A Libyan rescue team has begun to assist teams in the earthquake-stricken areas of southeastern Turkey.
The team arrived in Adana, on Monday evening, after being commissioned by the Prime Minister of the Tripoli-based Government of National Unity (GNU), Abdel-Hamid Dbaiba.
The Libyan team includes 55 technicians from the Criminal Investigation Agency, the National Safety Authority, and the Military Medicine, Support, and Emergency Services. In-kind aid such as medicines and food were also sent for distribution to the victims.
Moreover, the Libyan Embassy in Turkey launched a campaign to collect aid for the victims of the devastating earthquake.
The Embassy said in a statement that staff in Ankara held an emergency meeting, in order to establish cooperation mechanisms with the Turkish authorities. This is to follow up on the conditions of citizens stranded in earthquake-stricken areas.
The Libyan Ambassador renewed his solidarity with the Turkish people to overcome this ordeal, announcing that the Libyan flag had been flown at half-mast.
According to Reuters, families in southern Turkey and Syria spent a second night in the freezing cold on Wednesday, as overwhelmed rescuers raced to pull people from the rubble.

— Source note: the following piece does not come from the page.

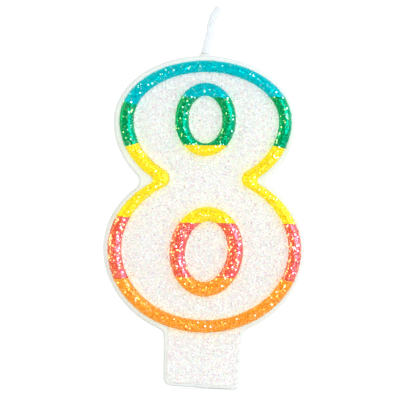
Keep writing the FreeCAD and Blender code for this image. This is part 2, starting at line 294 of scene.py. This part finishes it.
def show(name, mesh, materials, slot, *nodes):
    """Adds a finished piece that rides on the candle and stands for the CAD nodes."""
    piece = bpy.data.objects.new(name, mesh)
    bpy.context.scene.collection.objects.link(piece)
    mesh.materials.clear()
    for material in materials:
        mesh.materials.append(material)
    mesh.shade_smooth()
    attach(piece, "root")
    if nodes:
        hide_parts(*nodes)
    return piece


# ---- node trees --------------------------------------------------------------------------
class Graph:
    """A node tree, with short ways to add nodes to it. A value is a socket, colour or number."""

    def __init__(self, tree):
        self.tree = tree

    def feed(self, socket, value):
        """Gives an input its value."""
        if isinstance(value, bpy.types.NodeSocket):
            self.tree.links.new(value, socket)
        elif socket.type == "RGBA":
            socket.default_value = (*value, 1.0)
        else:
            socket.default_value = value

    def set(self, node, **values):
        """Gives inputs their values by name, with _ for a space."""
        for name, value in values.items():
            self.feed(node.inputs[name.replace("_", " ")], value)

    def add(self, kind, options=None, **values):
        node = self.tree.nodes.new("ShaderNode" + kind)
        for key, value in (options or {}).items():
            setattr(node, key, value)
        self.set(node, **values)
        return node

    def math(self, operation, *values):
        node = self.add("Math", {"operation": operation})
        for socket, value in zip(node.inputs, values):
            self.feed(socket, value)
        return node.outputs[0]

    def mix(self, share, first, second, blend="MIX"):
        """A colour between first and second."""
        node = self.add("Mix", {"data_type": "RGBA", "blend_type": blend})
        factor = [socket for socket in node.inputs if socket.name == "Factor"][:1]
        colours = [socket for socket in node.inputs if socket.type == "RGBA"]
        for socket, value in zip(factor + colours, (share, first, second)):
            self.feed(socket, value)
        return [socket for socket in node.outputs if socket.type == "RGBA"][0]

    def vector(self, operation, first, second):
        node = self.add("VectorMath", {"operation": operation})
        self.feed(node.inputs[0], first)
        self.feed(node.inputs["Scale" if operation == "SCALE" else 1], second)
        return node.outputs[0]

    def axis(self, vector, index):
        """One coordinate of a vector."""
        return self.add("SeparateXYZ", Vector=vector).outputs[index]

    def ramp(self, value, low, high):
        """0 up to low, 1 from high on, and straight between them."""
        return self.add("MapRange", Value=value, From_Min=low, From_Max=high).outputs[0]


class Shader(Graph):
    """A new node material with its Principled node."""

    def __init__(self, name, **values):
        self.material = bpy.data.materials.new(name)
        self.material.use_nodes = True
        super().__init__(self.material.node_tree)
        self.surface = self.tree.nodes["Principled BSDF"]
        self.set(self.surface, **values)

    def place(self):
        return self.add("TexCoord").outputs["Object"]

    def normal(self):
        return self.add("NewGeometry").outputs["Normal"]

    def noise(self, wavelength, detail=2.0):
        node = self.add("TexNoise", Vector=self.place(), Scale=1 / wavelength, Detail=detail)
        return node.outputs[0]

    def cells(self, size):
        """A random colour for each cell of about this size."""
        return self.add("TexVoronoi", Vector=self.place(), Scale=1 / size).outputs["Color"]

    def parts(self, colour):
        return self.add("SeparateColor", Color=colour).outputs

    def bumps(self, height, distance, strength):
        return self.add("Bump", Height=height, Distance=distance, Strength=strength).outputs[0]

    def tinted(self, colour):
        """The colour multiplied by the tint stored at the mesh's points: painted bounce light."""
        tint = self.add("VertexColor", {"layer_name": "tint"}).outputs[0]
        return self.mix(1.0, colour, tint, "MULTIPLY")

    def tilted(self, random, amount):
        """The surface normal leaned over by a random colour, as a flake lies."""
        centred = self.vector("SUBTRACT", random, (0.5, 0.5, 0.5))
        total = self.vector("ADD", self.normal(), self.vector("SCALE", centred, amount))
        unit = self.add("VectorMath", {"operation": "NORMALIZE"})
        self.feed(unit.inputs[0], total)
        return unit.outputs[0]


# ---- materials ---------------------------------------------------------------------------
def white_wax():
    """Plain paraffin: faint clouds, a soft gloss and light that soaks in."""
    s = Shader("white_wax", IOR=1.44, Subsurface_Weight=0.3,
               Subsurface_Radius=(1.0, 0.95, 0.85), Subsurface_Scale=1.2 * MM)
    cloud = s.noise(5.0 * MM, detail=3.0)
    white = s.mix(cloud, (0.75, 0.775, 0.76), (0.82, 0.84, 0.83))
    # The tint is the beads' painted bounce light.
    s.set(s.surface, Base_Color=s.tinted(white),
          Roughness=s.math("ADD", s.math("MULTIPLY", cloud, 0.12), 0.28),
          Normal=s.bumps(s.noise(0.6 * MM), 0.03 * MM, 0.4))
    return s.material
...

This comes two days after a massive earthquake killed more than 9,600 people.
In Turkey, dozens of bodies, some covered in blankets and sheets and others in body bags, were lined up on the ground outside a hospital in Hatay province.

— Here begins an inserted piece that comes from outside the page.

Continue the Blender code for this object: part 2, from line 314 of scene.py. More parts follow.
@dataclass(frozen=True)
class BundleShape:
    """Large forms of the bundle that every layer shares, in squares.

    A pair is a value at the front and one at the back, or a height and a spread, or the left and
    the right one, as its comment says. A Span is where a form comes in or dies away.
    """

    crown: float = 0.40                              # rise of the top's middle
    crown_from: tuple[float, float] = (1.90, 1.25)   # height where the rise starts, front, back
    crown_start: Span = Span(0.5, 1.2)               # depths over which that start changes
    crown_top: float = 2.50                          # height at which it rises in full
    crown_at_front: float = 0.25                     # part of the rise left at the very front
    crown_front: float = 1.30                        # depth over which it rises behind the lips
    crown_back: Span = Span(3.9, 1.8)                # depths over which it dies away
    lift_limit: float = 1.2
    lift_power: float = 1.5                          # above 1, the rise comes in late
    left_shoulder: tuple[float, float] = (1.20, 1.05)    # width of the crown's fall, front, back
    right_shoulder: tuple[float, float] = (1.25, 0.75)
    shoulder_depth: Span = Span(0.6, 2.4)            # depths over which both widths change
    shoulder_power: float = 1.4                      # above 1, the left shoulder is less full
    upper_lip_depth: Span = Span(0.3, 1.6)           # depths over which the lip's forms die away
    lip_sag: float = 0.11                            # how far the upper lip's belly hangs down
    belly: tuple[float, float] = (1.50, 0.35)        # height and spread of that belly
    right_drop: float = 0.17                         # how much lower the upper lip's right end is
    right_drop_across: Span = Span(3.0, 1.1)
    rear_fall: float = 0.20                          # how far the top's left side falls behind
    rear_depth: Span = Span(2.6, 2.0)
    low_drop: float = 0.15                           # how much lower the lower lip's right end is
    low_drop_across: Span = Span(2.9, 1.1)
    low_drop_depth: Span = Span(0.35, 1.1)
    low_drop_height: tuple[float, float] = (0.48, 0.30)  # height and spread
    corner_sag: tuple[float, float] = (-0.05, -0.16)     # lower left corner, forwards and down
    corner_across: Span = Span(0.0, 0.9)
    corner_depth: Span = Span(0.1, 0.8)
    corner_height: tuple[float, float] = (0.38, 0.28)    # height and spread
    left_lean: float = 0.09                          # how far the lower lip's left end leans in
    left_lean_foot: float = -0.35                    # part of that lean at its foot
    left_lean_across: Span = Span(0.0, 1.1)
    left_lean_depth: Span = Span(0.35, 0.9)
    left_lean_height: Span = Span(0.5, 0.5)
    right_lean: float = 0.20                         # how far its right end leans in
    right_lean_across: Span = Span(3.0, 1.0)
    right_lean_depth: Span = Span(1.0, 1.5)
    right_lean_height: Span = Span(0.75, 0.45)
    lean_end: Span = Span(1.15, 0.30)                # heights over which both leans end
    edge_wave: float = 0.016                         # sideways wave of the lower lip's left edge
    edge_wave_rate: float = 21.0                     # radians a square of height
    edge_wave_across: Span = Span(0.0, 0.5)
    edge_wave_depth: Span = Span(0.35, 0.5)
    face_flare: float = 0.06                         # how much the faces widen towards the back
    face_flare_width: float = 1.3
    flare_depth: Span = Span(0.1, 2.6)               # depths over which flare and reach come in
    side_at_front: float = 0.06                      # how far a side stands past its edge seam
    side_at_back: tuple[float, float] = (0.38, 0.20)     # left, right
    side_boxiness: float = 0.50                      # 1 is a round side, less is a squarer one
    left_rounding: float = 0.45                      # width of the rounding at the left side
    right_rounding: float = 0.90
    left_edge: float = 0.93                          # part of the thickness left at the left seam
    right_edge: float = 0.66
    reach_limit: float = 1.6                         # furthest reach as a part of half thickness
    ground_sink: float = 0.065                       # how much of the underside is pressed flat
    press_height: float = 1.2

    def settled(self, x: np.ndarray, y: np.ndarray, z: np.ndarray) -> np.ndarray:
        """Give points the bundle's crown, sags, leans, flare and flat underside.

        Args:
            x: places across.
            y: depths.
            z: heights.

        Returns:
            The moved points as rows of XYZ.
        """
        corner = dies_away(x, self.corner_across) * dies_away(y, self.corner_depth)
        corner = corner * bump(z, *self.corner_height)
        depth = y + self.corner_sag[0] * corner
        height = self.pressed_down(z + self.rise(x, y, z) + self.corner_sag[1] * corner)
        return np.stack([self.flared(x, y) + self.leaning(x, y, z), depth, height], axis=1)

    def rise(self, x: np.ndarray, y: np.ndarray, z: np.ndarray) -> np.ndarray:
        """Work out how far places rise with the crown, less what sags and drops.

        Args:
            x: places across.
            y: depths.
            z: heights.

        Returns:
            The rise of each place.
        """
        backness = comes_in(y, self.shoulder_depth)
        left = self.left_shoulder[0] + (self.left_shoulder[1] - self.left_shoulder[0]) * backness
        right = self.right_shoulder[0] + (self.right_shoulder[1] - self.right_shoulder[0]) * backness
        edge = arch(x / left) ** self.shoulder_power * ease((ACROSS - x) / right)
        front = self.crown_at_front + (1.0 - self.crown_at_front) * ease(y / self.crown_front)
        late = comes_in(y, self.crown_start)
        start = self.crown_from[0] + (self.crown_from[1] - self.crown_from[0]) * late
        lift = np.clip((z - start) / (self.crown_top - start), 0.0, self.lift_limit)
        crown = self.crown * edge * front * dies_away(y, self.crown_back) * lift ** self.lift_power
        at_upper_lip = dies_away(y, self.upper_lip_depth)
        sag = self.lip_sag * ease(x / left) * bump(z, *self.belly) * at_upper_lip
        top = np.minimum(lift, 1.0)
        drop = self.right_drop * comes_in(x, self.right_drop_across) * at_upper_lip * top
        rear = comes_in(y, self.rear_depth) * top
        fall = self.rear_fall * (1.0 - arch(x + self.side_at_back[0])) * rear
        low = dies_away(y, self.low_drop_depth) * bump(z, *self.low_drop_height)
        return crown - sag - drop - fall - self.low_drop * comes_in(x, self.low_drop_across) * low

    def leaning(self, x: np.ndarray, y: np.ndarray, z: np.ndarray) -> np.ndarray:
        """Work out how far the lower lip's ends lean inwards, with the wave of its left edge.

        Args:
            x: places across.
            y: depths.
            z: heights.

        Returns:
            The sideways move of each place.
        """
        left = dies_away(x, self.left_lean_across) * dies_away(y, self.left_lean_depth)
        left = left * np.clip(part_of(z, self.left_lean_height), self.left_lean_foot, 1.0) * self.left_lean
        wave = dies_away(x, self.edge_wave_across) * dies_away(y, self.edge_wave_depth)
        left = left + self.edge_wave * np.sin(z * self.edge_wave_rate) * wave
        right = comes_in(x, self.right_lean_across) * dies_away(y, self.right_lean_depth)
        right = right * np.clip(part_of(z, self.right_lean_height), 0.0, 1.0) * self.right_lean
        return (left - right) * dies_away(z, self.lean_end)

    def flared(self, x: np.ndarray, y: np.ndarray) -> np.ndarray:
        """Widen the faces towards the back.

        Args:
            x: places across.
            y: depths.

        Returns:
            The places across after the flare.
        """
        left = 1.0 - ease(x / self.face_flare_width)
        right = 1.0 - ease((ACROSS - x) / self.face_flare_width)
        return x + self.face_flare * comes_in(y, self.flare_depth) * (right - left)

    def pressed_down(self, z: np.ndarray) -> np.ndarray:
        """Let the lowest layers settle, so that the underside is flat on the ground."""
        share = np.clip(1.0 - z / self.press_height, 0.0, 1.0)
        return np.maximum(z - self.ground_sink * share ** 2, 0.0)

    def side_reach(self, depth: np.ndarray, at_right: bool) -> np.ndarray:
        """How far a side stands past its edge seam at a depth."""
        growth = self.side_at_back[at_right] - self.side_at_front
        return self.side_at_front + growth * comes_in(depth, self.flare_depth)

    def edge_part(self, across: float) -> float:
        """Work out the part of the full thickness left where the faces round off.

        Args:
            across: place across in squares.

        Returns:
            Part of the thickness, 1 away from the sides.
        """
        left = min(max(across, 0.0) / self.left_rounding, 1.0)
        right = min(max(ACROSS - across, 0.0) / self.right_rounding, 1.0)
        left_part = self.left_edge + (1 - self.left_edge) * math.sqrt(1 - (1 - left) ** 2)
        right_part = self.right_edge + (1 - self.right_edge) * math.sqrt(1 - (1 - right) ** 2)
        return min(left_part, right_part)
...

Many in the disaster zone had slept in their cars or in the streets under blankets, fearful of going back into buildings shaken by the 7.8 magnitude tremor – Turkey’s deadliest since 1999.
Rescuers there, and in neighbouring Syria warned that the death toll would keep rising as some survivors said help had yet to arrive.

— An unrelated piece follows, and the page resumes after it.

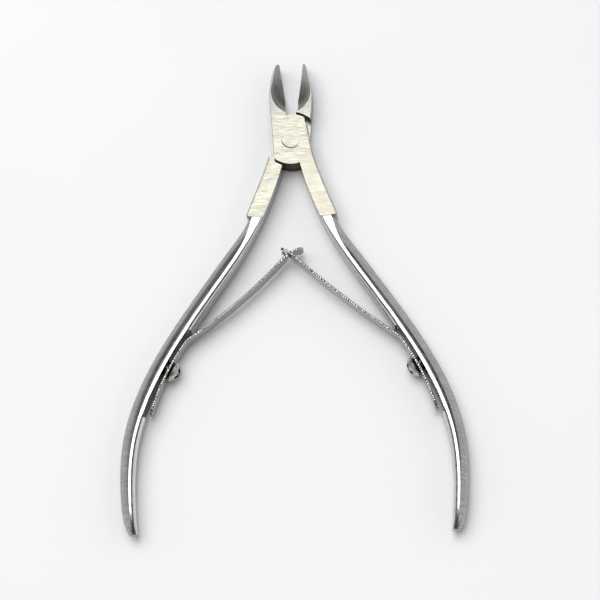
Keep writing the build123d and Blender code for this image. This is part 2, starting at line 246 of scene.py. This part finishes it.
def lever_steel():
    """Satin flats, polished grips with fine cross scratches, and dark ground jaw hollows."""
    g = Graph(bpy.data.materials.new("forged_steel"))
    split = g.add("ShaderNodeSeparateXYZ", Vector=g.place)
    x, y, z = split.outputs
    side = g.math("ABSOLUTE", x)
    normal = g.add("ShaderNodeSeparateXYZ",
                   Vector=g.add("ShaderNodeNewGeometry").outputs["True Normal"])
    up = g.math("ABSOLUTE", normal.outputs[2])

    # where the surface is: flat part or grip, jaw hollow, edge
    turn = math.radians(SHOULDER_TURN)
    along = g.math("ADD", g.math("MULTIPLY", side, -math.sin(turn)),
                   g.math("MULTIPLY", y, math.cos(turn)))
    line = (-SHOULDER[0] * math.sin(turn) + SHOULDER[1] * math.cos(turn)) * MM
    on_flat = g.ramp(along, line - 0.1 * MM, line + 0.1 * MM)
    level = g.ramp(up, 0.985, 0.995)
    steep = g.ramp(normal.outputs[2], 0.04, 0.1)
    off_level = g.math("SUBTRACT", 1.0, level)
    hollow = g.math("MULTIPLY", g.math("MULTIPLY", steep, off_level), g.zone(y, HOLLOW_FROM))
    satin = g.math("MULTIPLY", on_flat, level)

    fine, broad, mottle = brushing(g)

    # scratches across the grip, which turns from about 30 degrees to straight
    handle_turn = g.zone(y, GRIP_TURNS_AT, *map(math.radians, GRIP_TURN))
    local = g.add("ShaderNodeCombineXYZ", X=g.math("SUBTRACT", side, GRIP_MIDDLE[0] * MM),
                  Y=g.math("SUBTRACT", y, GRIP_MIDDLE[1] * MM), Z=z)
    rotated = g.add("ShaderNodeVectorRotate", {"rotation_type": "Z_AXIS"}, Vector=local.outputs[0],
                    Angle=handle_turn).outputs[0]
    cross = g.noise(g.stretched(rotated, CROSS_SCRATCHES), 1.0, 4.0, 0.65)
    coarse = g.noise(g.stretched(rotated, COARSE_SCRATCHES), 1.0, 2.0, 0.5)
    lengthways = g.noise(g.stretched(rotated, LENGTH_SCRATCHES), 1.0, 3.0, 0.5)
    patches = g.noise(g.place, GRIP_PATCHES, 2.0, 0.5)
    hollow_grind = g.noise(g.stretched(g.place, HOLLOW_GRIND, HOLLOW_GRIND_TURN), 1.0, 3.0, 0.6)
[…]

With the scale of the disaster becoming ever more apparent, the death toll rose above 7,100 in Turkey. In Syria, already devastated by 11 years of war, the confirmed death toll climbed to more than 2,500 overnight, according to the Syrian government and a rescue service operating in the rebel-held northwest.
Turkish President, Tayyip Erdogan declared a state of emergency in 10 provinces. But residents in several damaged Turkish cities have voiced anger and despair at what they said was a slow and inadequate response by the authorities.